Она постучала по красно-белой баночке с шоколадом. Труба наконец затихла, очередь, наверное, разошлась. Теперь было слышно только навязчивое журчание воды, которая набиралась в бачок. У воды, запертой в трубы, был какой-то ненастоящий, железный звук. Я бы спятил жить в такой комнате, а Марецкие, наверное, и не замечают.
– Это исключение. Вряд ли он думал в тот момент, что делает, – возразил наконец я.
– Не думал, – согласился дед. – Но осталось же в нем что-то человеческое, так выходит? Видишь вот эту штуку?
Дед показал мне то, что он шлифовал.
– Это что? – спросил я.
– Я был в гестапо, Павлик.
– Где?! – я чуть не подпрыгнул.
– Знаешь, зачем меня туда позвали? Не догадаешься. У них там рояль из филармонии. Я этот рояль хорошо помню, я много инструментов в нашем городе помню.
– Дедушка настройщик, – пояснила Марецкая. – Он лучший настройщик!

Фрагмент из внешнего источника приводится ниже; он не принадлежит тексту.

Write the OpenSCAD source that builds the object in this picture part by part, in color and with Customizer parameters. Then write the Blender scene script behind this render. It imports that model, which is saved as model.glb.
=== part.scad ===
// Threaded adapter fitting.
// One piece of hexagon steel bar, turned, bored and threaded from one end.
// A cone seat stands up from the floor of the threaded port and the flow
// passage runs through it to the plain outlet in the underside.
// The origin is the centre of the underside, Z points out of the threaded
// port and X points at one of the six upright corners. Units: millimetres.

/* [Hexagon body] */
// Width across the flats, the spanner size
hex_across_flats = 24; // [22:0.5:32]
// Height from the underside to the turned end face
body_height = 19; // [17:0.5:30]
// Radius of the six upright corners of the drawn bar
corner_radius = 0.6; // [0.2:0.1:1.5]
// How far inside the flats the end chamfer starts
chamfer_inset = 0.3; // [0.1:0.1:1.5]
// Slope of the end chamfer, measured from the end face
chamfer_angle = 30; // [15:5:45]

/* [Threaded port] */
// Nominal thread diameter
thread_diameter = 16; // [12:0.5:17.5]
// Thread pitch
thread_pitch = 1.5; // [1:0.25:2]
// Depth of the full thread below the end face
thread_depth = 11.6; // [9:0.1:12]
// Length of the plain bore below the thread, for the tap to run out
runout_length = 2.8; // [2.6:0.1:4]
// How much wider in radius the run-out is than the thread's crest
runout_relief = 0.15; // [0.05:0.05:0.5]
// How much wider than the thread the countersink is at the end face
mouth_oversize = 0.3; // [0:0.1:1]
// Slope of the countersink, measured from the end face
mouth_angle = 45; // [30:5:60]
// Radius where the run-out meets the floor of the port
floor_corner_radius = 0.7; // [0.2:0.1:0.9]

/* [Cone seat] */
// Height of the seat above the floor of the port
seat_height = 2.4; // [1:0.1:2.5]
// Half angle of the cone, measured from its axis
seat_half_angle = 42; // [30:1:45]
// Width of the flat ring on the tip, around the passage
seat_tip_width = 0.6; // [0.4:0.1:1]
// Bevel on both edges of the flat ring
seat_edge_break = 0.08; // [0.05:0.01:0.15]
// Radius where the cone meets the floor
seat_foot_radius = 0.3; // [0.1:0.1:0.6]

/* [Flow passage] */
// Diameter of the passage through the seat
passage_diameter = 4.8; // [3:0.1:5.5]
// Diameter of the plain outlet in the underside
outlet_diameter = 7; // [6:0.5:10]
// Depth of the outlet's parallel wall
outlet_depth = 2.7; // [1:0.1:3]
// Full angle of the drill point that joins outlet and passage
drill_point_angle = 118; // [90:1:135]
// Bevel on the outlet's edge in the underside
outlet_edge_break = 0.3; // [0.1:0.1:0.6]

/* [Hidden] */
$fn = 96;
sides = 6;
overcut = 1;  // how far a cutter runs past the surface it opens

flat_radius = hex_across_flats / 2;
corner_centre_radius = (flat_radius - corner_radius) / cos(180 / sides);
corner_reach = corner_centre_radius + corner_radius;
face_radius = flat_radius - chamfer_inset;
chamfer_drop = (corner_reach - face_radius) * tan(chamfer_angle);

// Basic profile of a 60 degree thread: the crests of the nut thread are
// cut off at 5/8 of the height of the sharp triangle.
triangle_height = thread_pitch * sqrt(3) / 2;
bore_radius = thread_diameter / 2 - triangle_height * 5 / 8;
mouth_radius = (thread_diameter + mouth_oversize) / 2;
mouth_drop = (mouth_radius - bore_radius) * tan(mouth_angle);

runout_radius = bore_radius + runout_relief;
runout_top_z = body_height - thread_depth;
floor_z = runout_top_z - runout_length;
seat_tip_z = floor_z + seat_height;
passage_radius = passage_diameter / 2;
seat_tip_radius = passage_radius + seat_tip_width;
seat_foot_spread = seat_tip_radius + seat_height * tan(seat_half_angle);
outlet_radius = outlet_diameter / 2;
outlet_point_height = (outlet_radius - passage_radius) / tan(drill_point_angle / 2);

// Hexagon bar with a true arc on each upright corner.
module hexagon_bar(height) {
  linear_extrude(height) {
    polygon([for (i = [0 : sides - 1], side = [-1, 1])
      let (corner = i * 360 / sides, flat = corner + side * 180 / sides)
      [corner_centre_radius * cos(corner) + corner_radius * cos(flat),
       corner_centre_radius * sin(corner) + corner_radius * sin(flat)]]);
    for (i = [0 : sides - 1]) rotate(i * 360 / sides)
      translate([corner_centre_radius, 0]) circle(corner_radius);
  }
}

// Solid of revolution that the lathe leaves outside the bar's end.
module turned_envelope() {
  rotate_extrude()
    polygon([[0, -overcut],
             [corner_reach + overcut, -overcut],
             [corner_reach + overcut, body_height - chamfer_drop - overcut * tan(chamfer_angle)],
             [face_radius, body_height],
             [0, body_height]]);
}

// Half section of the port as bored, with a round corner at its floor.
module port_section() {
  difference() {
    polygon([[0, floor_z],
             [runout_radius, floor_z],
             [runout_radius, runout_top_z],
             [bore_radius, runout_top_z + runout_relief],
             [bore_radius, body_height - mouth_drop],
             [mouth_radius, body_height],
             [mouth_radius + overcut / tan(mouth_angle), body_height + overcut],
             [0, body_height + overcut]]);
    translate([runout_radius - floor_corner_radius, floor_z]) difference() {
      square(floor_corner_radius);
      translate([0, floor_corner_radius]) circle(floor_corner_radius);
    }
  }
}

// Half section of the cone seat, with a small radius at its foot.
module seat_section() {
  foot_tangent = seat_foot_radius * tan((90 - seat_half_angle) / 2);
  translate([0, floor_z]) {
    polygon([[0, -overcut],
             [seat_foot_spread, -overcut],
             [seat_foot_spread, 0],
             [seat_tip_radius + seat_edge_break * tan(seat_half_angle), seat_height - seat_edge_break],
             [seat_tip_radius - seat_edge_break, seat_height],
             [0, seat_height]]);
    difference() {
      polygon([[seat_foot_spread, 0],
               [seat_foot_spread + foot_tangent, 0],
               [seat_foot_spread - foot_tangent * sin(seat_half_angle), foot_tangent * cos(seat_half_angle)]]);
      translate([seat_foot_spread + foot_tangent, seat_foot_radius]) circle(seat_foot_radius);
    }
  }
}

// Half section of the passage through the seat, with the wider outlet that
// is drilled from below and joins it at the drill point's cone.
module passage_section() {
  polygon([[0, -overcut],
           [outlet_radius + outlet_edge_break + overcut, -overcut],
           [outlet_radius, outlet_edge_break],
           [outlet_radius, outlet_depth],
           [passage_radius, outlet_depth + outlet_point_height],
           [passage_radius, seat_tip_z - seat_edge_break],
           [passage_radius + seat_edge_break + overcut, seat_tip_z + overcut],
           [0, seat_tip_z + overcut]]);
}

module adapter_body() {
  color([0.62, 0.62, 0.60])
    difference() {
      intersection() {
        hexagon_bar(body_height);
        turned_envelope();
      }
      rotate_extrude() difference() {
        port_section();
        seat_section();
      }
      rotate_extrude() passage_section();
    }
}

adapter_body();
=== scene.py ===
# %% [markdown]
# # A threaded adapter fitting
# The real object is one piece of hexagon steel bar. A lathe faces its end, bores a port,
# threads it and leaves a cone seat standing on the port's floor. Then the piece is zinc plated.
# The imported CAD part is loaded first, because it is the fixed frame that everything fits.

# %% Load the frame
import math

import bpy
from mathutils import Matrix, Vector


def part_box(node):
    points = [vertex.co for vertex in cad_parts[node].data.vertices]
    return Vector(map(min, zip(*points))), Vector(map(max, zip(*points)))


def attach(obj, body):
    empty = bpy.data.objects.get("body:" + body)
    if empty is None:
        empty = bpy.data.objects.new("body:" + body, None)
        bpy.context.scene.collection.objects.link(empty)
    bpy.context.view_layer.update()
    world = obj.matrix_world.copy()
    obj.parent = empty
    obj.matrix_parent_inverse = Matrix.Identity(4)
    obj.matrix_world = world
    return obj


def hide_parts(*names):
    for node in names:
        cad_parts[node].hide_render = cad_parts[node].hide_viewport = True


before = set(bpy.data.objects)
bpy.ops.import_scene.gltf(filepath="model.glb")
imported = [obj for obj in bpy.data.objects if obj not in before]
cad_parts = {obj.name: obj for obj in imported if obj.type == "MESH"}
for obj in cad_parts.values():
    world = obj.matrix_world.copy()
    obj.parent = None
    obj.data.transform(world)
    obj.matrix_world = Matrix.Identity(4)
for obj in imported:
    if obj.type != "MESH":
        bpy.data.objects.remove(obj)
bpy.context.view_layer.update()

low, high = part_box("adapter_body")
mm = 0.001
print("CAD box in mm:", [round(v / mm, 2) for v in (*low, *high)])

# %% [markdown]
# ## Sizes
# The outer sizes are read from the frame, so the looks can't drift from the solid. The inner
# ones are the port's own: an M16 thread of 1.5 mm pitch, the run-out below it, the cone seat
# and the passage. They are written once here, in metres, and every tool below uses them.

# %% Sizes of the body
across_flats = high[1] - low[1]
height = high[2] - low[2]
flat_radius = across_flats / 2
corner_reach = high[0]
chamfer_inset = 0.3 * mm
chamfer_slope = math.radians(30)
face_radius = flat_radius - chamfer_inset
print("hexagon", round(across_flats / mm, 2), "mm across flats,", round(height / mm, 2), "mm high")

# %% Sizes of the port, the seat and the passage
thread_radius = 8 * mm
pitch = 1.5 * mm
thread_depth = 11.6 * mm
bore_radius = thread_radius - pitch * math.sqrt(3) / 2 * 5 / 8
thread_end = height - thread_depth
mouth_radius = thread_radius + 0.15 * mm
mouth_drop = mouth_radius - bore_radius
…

– Замечательный рояль. Но вот пострадал немного, дека треснула.
– Рояль у фашистов? – удивился я. – Зачем им сдался наш рояль? Трофей? Переправят этого слона в Германию? Почему вы вообще согласились на них работать?!
– Инструменты как люди. У каждого свой голос и своя судьба. В чем виноват рояль? Если бы я был врачом, как думаешь, хорошо вышло бы, если бы я выбирал, кому помочь, а кому – нет? Чем бы я тогда отличался от фашистов?